▶ **Work to complete**
Below is a listing. Quote from it, exactly, the lines from the one containing "---- lay it" down to the one containing "cad_parts[node].hide_render = cad_parts[node].hide_viewport", both ends included, and nothing else.

▶ **Data section**
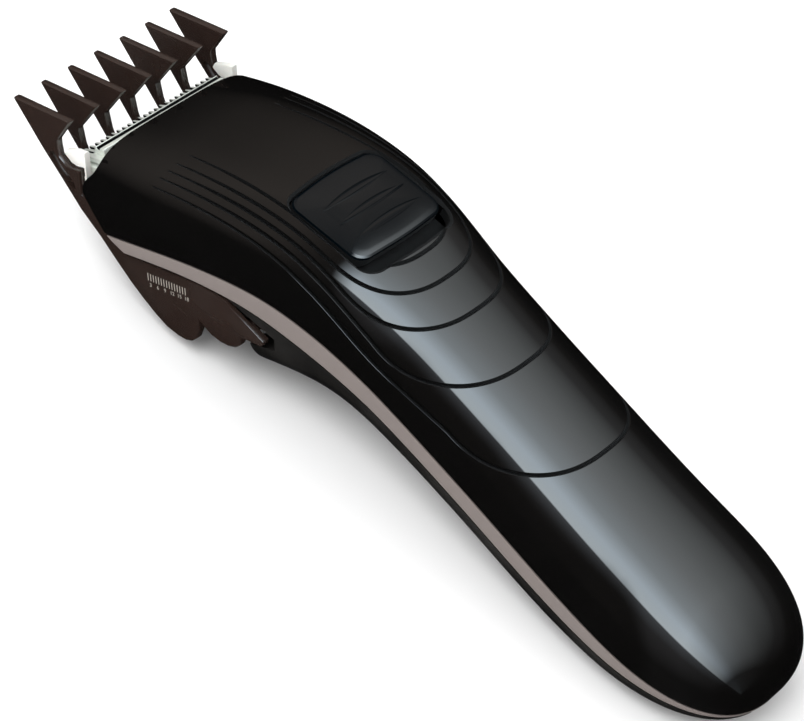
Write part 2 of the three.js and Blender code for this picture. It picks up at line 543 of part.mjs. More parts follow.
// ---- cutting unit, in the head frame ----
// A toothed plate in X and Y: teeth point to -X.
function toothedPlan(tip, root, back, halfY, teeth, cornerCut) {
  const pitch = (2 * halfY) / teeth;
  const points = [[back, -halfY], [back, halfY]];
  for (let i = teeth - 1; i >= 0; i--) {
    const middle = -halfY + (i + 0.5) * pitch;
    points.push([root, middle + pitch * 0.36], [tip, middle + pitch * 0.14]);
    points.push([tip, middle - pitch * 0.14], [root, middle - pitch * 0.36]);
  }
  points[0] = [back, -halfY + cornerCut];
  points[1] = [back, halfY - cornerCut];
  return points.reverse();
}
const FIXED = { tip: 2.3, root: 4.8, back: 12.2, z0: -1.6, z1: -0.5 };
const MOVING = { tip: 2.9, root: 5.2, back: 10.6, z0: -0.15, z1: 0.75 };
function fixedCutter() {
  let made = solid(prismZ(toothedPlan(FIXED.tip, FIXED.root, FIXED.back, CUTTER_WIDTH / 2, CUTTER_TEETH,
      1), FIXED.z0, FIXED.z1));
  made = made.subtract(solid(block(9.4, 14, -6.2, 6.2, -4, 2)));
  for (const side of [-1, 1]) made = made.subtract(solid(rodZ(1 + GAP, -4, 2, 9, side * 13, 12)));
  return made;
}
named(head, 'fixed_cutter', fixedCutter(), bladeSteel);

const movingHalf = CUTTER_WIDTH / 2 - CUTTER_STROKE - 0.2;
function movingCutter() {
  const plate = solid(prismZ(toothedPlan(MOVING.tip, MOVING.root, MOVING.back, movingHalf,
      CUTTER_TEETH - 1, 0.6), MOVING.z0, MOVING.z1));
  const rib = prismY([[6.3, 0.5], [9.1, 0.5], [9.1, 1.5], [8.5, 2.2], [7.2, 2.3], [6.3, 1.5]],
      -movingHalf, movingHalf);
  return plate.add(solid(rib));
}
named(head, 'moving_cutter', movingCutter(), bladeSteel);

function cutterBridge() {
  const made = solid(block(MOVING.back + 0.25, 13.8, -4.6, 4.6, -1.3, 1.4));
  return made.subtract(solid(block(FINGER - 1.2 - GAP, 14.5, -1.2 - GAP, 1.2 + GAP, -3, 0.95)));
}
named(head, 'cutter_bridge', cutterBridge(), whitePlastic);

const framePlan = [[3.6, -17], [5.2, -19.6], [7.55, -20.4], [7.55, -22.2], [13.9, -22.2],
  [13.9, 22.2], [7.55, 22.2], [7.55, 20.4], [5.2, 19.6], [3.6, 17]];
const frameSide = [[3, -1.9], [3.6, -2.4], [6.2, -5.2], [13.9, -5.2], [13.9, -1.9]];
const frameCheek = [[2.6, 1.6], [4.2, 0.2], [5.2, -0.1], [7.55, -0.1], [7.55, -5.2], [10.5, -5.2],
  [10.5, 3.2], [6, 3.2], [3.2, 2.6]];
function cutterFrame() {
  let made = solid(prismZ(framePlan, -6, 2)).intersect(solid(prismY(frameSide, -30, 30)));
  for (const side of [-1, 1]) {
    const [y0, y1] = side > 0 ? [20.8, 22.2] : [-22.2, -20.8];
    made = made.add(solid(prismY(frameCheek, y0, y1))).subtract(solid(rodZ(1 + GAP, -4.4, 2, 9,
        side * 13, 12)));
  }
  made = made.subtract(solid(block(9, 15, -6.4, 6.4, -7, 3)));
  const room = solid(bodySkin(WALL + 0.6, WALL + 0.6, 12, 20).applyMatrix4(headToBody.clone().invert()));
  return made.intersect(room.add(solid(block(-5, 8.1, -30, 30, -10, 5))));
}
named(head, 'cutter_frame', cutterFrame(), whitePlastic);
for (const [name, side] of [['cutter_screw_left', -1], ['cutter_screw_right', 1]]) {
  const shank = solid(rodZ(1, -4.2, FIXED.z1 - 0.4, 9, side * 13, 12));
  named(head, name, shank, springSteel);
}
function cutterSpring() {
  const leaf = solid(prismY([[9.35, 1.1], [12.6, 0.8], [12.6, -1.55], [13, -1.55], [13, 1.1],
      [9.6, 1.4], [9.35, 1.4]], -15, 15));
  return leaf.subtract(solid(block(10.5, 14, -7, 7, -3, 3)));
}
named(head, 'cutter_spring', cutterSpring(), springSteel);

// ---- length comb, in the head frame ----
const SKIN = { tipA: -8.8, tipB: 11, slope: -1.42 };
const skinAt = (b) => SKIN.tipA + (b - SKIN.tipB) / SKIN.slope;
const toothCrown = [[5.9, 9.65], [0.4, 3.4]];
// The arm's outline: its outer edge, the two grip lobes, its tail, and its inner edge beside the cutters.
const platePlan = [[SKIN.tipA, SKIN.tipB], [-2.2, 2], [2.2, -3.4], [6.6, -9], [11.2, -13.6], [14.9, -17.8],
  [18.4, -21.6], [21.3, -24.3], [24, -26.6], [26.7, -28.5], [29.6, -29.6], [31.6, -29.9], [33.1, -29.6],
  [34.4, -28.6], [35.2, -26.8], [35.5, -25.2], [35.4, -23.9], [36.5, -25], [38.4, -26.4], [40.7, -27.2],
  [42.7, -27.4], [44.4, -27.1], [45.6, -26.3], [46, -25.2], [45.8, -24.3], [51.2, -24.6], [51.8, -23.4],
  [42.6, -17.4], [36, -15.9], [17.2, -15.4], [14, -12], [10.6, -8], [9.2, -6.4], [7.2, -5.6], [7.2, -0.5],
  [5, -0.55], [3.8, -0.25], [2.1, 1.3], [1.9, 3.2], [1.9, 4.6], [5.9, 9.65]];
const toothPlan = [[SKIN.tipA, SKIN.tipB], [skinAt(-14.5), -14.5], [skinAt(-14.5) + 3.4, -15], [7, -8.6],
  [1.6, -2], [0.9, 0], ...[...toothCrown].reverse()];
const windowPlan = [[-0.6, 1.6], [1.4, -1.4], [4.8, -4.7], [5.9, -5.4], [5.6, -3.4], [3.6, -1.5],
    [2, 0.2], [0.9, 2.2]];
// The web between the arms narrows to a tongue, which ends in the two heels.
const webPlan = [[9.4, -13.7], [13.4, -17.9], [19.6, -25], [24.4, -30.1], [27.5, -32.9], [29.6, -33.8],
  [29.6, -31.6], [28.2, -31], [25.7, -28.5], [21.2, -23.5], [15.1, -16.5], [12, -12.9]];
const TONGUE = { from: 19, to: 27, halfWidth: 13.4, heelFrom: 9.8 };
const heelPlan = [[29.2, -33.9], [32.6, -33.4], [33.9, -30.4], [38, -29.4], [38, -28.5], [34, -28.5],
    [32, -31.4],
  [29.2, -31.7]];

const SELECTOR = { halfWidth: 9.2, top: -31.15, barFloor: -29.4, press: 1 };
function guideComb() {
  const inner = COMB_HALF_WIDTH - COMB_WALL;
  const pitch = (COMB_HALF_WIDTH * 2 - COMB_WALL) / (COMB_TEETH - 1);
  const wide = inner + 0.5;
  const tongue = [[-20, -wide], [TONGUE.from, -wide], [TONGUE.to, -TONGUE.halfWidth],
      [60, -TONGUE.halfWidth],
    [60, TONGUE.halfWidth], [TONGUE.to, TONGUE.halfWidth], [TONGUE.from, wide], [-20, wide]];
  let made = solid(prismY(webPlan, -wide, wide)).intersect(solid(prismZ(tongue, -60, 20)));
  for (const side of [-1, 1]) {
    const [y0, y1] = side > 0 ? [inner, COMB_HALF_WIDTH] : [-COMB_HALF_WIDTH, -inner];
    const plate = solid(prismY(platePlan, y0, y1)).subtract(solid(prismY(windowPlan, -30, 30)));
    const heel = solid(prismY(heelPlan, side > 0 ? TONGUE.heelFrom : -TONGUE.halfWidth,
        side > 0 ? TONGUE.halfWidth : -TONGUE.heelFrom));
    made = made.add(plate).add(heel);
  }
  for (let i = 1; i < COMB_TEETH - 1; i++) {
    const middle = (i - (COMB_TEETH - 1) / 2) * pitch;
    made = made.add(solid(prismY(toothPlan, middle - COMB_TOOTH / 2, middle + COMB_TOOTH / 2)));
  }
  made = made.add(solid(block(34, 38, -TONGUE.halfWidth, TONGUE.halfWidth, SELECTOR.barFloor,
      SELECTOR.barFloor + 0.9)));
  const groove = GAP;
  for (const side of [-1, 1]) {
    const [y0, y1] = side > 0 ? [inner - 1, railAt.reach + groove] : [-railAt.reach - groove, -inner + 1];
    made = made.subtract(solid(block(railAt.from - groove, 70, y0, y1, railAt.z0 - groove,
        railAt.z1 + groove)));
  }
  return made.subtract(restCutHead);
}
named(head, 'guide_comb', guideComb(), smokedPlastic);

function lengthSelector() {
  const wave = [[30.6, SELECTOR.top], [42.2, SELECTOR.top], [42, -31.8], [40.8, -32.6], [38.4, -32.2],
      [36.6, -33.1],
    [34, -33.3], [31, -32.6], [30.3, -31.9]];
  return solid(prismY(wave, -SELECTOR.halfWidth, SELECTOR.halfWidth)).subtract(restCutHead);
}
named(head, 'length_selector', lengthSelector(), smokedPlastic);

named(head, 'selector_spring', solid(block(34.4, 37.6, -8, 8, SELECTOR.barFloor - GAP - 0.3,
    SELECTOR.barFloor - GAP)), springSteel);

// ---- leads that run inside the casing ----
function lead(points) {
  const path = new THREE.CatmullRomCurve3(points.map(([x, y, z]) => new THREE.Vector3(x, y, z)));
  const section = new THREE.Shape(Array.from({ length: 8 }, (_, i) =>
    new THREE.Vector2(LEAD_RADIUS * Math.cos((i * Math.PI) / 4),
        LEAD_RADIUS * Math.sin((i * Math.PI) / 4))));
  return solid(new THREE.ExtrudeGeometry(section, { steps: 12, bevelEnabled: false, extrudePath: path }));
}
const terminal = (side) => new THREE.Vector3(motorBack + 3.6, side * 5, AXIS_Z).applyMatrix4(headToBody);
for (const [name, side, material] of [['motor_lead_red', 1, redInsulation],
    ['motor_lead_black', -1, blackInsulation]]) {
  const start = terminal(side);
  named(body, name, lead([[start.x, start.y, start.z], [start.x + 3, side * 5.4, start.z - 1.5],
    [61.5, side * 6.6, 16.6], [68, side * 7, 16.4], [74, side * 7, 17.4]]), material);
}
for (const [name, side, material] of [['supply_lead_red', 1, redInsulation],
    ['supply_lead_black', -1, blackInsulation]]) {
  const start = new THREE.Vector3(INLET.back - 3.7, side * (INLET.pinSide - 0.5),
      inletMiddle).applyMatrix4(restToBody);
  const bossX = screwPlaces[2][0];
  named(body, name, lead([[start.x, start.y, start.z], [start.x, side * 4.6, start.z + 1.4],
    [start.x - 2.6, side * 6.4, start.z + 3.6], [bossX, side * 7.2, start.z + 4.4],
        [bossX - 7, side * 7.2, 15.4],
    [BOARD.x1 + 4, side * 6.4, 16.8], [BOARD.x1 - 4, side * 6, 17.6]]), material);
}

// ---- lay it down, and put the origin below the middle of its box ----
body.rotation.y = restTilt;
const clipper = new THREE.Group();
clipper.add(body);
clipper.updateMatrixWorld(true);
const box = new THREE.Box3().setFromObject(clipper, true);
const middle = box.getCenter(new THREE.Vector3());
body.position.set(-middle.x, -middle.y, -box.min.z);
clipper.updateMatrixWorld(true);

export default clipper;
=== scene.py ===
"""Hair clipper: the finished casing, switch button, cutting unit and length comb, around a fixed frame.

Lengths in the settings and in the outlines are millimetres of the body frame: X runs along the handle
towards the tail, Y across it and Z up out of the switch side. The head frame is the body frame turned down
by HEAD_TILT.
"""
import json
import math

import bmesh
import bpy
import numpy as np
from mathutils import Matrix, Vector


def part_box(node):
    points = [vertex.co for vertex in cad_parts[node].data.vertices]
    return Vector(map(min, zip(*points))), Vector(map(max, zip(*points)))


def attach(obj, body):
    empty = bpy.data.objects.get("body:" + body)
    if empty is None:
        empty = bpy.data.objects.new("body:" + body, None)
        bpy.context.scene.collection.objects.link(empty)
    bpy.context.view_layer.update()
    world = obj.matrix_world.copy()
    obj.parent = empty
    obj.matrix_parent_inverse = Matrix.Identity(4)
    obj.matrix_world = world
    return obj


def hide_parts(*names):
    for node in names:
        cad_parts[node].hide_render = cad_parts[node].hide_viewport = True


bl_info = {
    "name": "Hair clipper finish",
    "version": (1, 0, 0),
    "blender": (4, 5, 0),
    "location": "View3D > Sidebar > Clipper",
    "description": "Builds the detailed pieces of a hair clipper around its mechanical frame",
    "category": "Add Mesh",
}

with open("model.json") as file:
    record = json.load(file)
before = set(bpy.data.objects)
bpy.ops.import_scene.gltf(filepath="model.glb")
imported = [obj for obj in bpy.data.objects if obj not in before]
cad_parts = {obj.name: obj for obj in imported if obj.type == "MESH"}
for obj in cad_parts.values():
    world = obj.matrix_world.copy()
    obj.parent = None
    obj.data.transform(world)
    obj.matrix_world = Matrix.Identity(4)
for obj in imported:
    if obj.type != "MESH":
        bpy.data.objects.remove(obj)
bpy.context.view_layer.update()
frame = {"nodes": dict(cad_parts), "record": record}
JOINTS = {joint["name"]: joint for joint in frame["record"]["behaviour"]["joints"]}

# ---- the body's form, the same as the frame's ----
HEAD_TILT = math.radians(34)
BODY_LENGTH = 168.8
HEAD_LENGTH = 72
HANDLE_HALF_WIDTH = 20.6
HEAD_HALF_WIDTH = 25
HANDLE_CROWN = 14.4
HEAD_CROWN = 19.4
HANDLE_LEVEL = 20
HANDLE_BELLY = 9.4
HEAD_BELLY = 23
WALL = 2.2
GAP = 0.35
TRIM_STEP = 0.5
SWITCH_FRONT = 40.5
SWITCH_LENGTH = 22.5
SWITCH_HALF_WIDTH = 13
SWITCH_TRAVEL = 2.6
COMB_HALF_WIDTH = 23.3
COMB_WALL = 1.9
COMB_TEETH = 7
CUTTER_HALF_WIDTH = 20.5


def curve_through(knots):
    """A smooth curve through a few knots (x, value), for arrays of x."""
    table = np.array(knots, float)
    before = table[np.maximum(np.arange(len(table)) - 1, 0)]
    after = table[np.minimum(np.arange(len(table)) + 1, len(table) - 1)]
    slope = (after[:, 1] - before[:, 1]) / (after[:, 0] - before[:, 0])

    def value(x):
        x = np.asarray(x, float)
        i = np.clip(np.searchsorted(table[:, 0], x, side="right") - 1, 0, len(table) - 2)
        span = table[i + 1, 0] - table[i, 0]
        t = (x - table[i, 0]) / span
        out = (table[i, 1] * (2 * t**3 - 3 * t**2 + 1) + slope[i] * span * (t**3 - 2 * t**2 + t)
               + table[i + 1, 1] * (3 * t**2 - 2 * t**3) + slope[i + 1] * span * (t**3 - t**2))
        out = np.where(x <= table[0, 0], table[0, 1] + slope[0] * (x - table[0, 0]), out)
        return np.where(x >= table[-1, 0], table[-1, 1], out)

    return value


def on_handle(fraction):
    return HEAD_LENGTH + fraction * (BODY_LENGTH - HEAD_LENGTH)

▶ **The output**
// ---- lay it down, and put the origin below the middle of its box ----
body.rotation.y = restTilt;
const clipper = new THREE.Group();
clipper.add(body);
clipper.updateMatrixWorld(true);
const box = new THREE.Box3().setFromObject(clipper, true);
const middle = box.getCenter(new THREE.Vector3());
body.position.set(-middle.x, -middle.y, -box.min.z);
clipper.updateMatrixWorld(true);

export default clipper;
=== scene.py ===
"""Hair clipper: the finished casing, switch button, cutting unit and length comb, around a fixed frame.

Lengths in the settings and in the outlines are millimetres of the body frame: X runs along the handle
towards the tail, Y across it and Z up out of the switch side. The head frame is the body frame turned down
by HEAD_TILT.
"""
import json
import math

import bmesh
import bpy
import numpy as np
from mathutils import Matrix, Vector


def part_box(node):
    points = [vertex.co for vertex in cad_parts[node].data.vertices]
    return Vector(map(min, zip(*points))), Vector(map(max, zip(*points)))


def attach(obj, body):
    empty = bpy.data.objects.get("body:" + body)
    if empty is None:
        empty = bpy.data.objects.new("body:" + body, None)
        bpy.context.scene.collection.objects.link(empty)
    bpy.context.view_layer.update()
    world = obj.matrix_world.copy()
    obj.parent = empty
    obj.matrix_parent_inverse = Matrix.Identity(4)
    obj.matrix_world = world
    return obj


def hide_parts(*names):
    for node in names:
        cad_parts[node].hide_render = cad_parts[node].hide_viewport = True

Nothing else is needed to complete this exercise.